In einer Patientenverfügung können jedoch z.B. auch die Ausschöpfung aller medizinischen Möglichkeiten gefordert oder Therapie- und sonstige Wünsche benannt werden. Idealerweise wird im Rahmen der Patientenverfügung eine Person beauftragt, als Betreuer oder Bevollmächtigter den Patientenwillen zu interpretieren und auf den Akutfall bezogen zur Geltung zu bringen.

Wie Sie fragen sich viele Bürgerinnen und Bürger: Können Patienten unabhängig von der Krankheitsphase, in der sie sich befinden, über den Einsatz lebenserhaltender Maßnahmen bestimmen – oder soll dies nur in Fällen gelten, in denen ein Mensch prognostiziert, dass trotz ärztlicher Maßnahmen der Krankheitsverlauf unumkehrbar zum Tode führt? Die SPD-Fraktion meint: Wer das Selbstbestimmungsrecht ernst nimmt, muss den Patienten für jede Krankheitsphase die Entscheidung über Einleitung, Begrenzung oder Abbruch einer lebenserhaltenden Maßnahme überlassen.
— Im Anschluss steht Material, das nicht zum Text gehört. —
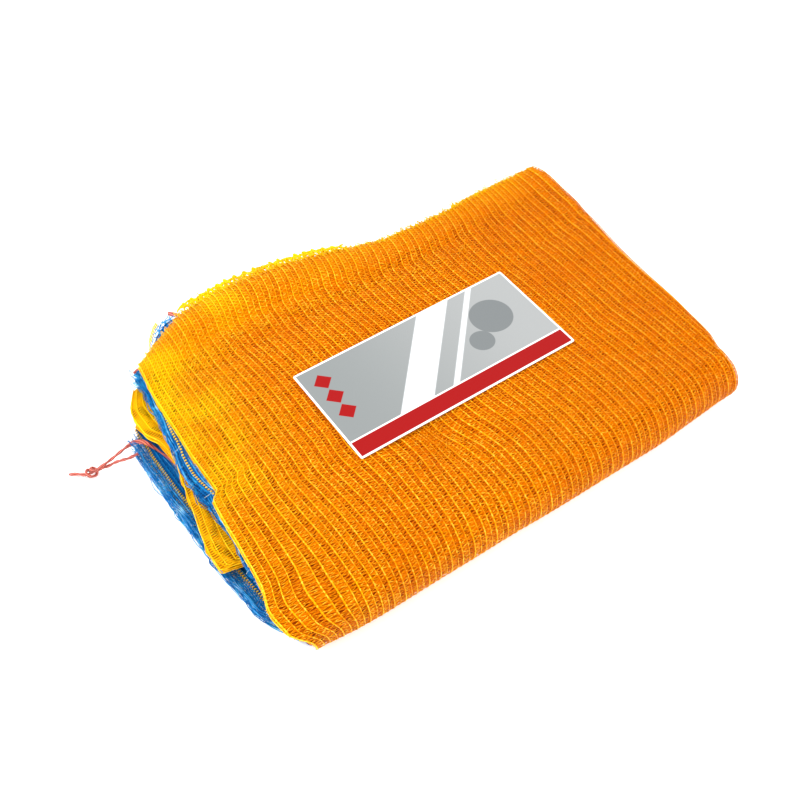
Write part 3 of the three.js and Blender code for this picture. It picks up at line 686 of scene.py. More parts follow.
def free_tube(path, half_width, half_height, sides, twist):
    """Tube along one path in space. Its flat section turns by twist, in turns a metre."""
    ahead = np.gradient(path, axis=0)
    ahead /= np.linalg.norm(ahead, axis=1, keepdims=True)
    side = np.cross(ahead, (0.0, 0.0, 1.0))
    side /= np.linalg.norm(side, axis=1, keepdims=True)
    up = np.cross(side, ahead)
    length = np.concatenate([[0], np.cumsum(np.linalg.norm(np.diff(path, axis=0), axis=1))])
    turn = 2 * np.pi * twist * length[:, None]
    angle = 2 * np.pi * np.arange(sides) / sides
    wide = half_width * np.cos(angle) * np.cos(turn) - half_height * np.sin(angle) * np.sin(turn)
    high = half_width * np.cos(angle) * np.sin(turn) + half_height * np.sin(angle) * np.cos(turn)
    points = path[:, None] + side[:, None] * wide[..., None] + up[:, None] * high[..., None]
    around = np.broadcast_to(np.arange(sides) / sides, wide.shape)
    uv = np.stack([around, np.broadcast_to(length[:, None] / STITCH, wide.shape)], -1)
    return points.reshape(-1, 3), ring_faces(1, len(path), sides), uv.reshape(-1, 2)


def facing_out(points, faces):
    """The same faces, turned over where the closed body they make would have its inside out."""
    volume = 0.0
    for group in faces:
        group = np.atleast_2d(group)
        for i in range(1, group.shape[1] - 1):
            a, b, c = points[group[:, 0]], points[group[:, i]], points[group[:, i + 1]]
            volume += np.einsum("ij,ij->", a, np.cross(b, c))
    return faces if volume > 0 else [group[:, ::-1] for group in faces]


def make_piece(name, parts, material, replaced=(), smooth_faces=True):
    """One mesh object from one or more (points, faces, uv) parts. It rides on the bundle."""
    parts = [(points, facing_out(points, faces), uv) for points, faces, uv in parts]
    points = np.concatenate([part[0] for part in parts])
    uv = np.concatenate([part[2] for part in parts])
    faces, offset = [], 0
    for part in parts:
        faces += [group + offset for group in part[1]]
        offset += len(part[0])
    mesh = bpy.data.meshes.new(name)
    corners = np.concatenate([group.ravel() for group in faces]).astype(np.int32)
    sizes = np.concatenate([np.full(len(group), group.shape[1]) for group in faces])
    starts = np.concatenate([[0], np.cumsum(sizes)[:-1]]).astype(np.int32)
    mesh.vertices.add(len(points))
    mesh.vertices.foreach_set("co", points.astype(np.float32).ravel())
    mesh.loops.add(len(corners))
    mesh.loops.foreach_set("vertex_index", corners)
    mesh.polygons.add(len(sizes))
    mesh.polygons.foreach_set("loop_start", starts)
    mesh.update(calc_edges=True)
    layer = mesh.uv_layers.new(name="cloth")
    layer.data.foreach_set("uv", uv[corners].astype(np.float32).ravel())
    mesh.polygons.foreach_set("use_smooth", np.full(len(sizes), smooth_faces))
    mesh.validate()
    mesh.materials.append(material)
    piece = bpy.data.objects.new(name, mesh)
    bpy.context.scene.collection.objects.link(piece)
    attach(piece, "root")
    if replaced:
        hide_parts(*replaced)
    return piece


class Finish:
    """A material's nodes, each made and joined in one call."""

    def __init__(self, name):
        self.material = bpy.data.materials.new(name)
        self.material.use_nodes = True
        self.tree = self.material.node_tree
        self.shader = self.tree.nodes["Principled BSDF"]

    def node(self, kind, **settings):
        made = self.tree.nodes.new(kind)
        for name, value in settings.items():
            setattr(made, name, value)
        return made

    def put(self, value, socket):
        if hasattr(value, "is_output"):
            self.tree.links.new(value, socket)
        else:
            socket.default_value = value

    def math(self, operation, a, b=0.0, c=0.0):
        made = self.node("ShaderNodeMath", operation=operation)
        for value, socket in zip((a, b, c), made.inputs):
            self.put(value, socket)
        return made.outputs[0]

    def times(self, a, b):
        return self.math("MULTIPLY", a, b)

    def plus(self, a, b):
        return self.math("ADD", a, b)

    def minus(self, a, b):
        return self.math("SUBTRACT", a, b)

    def axes(self, vector):
        made = self.node("ShaderNodeSeparateXYZ")
        self.put(vector, made.inputs[0])
        return made.outputs

    def object_place(self):
        return self.node("ShaderNodeTexCoord").outputs["Object"]

    def cloth_place(self):
        return self.node("ShaderNodeUVMap", uv_map="cloth").outputs[0]

    def noise(self, vector, scale, detail=2.0):
        made = self.node("ShaderNodeTexNoise")
        self.put(vector, made.inputs["Vector"])
        made.inputs["Scale"].default_value = scale
        made.inputs["Detail"].default_value = detail
        return made.outputs["Fac"]

    def ramp(self, value, low, high, to_low=0.0, to_high=1.0):
        made = self.node("ShaderNodeMapRange", interpolation_type="SMOOTHSTEP")
        for number, socket in zip((value, low, high, to_low, to_high), made.inputs):
            self.put(number, socket)
        return made.outputs[0]

    def mix(self, factor, a, b):
        made = self.node("ShaderNodeMix", data_type="RGBA")
        sockets = [made.inputs[0], made.inputs[6], made.inputs[7]]
        for value, socket in zip((factor, a, b), sockets):
            self.put(value, socket)
        return made.outputs[2]

    def bump(self, height, distance):
        made = self.node("ShaderNodeBump")
        made.inputs["Strength"].default_value = 1.0
        made.inputs["Distance"].default_value = distance
        self.put(height, made.inputs["Height"])
        self.put(made.outputs[0], self.shader.inputs["Normal"])

    def surface(self, colour, roughness, specular=0.5, sheen=(1.0, 1.0, 1.0, 1.0)):
        self.put(colour, self.shader.inputs["Base Color"])
        self.put(roughness, self.shader.inputs["Roughness"])
        self.shader.inputs["Specular IOR Level"].default_value = specular
        self.shader.inputs["Specular Tint"].default_value = sheen
        return self.material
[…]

Es gibt Vorschläge, dass Ablehnung und Abbruch einer Behandlung grundsätzlich der Genehmigung eines Vormundschaftsgerichtes bedürfen. Die SPD-Fraktion ist der Meinung, dass ein Vormundschaftsgericht nur in solchen Fällen eingeschaltet werden sollte, wenn zwischen Arzt und Betreuer unterschiedliche Auffassungen über den Patientenwillen bestehen, wobei jeder Dritte die gerichtliche Kontrolle der Vertreterentscheidung erreichen kann, um Missbrauch vorzubeugen.

Bei einer eindeutigen Erklärung der Patienten soll allein der Wille der Betroffenen entscheidend sein. Gibt es jedoch Anhaltspunkte dafür, dass der Patient seine Meinung geändert hat oder bezieht sich die Patientenverfügung nicht auf die eingetretene Behandlungssituation, so hat der Betreuer oder Bevollmächtigte die Entscheidung unter Beachtung des mutmaßlichen Willens des Betreuten zu treffen. Falls keinerlei Anhaltspunkte vorliegen, kommt dem Lebensschutz Vorrang zu.

Aus Gründen der Rechtssicherheit soll die Patientenverfügung der Schriftform sowie einer Unterschrift bedürfen, aber der Wille eines Patienten ist auch dann verbindlich, wenn er nicht formgerecht erklärt würde.

Der Deutsche Bundestag will erstmals in der kommenden Woche über das Thema beraten. Entscheidend wird sein, dass ein verlässlicher Rechtsrahmen geschaffen wird, der sicherstellt, dass der in einer Patientenverfügung niedergelegte Wille auch tatsächlich beachtet wird.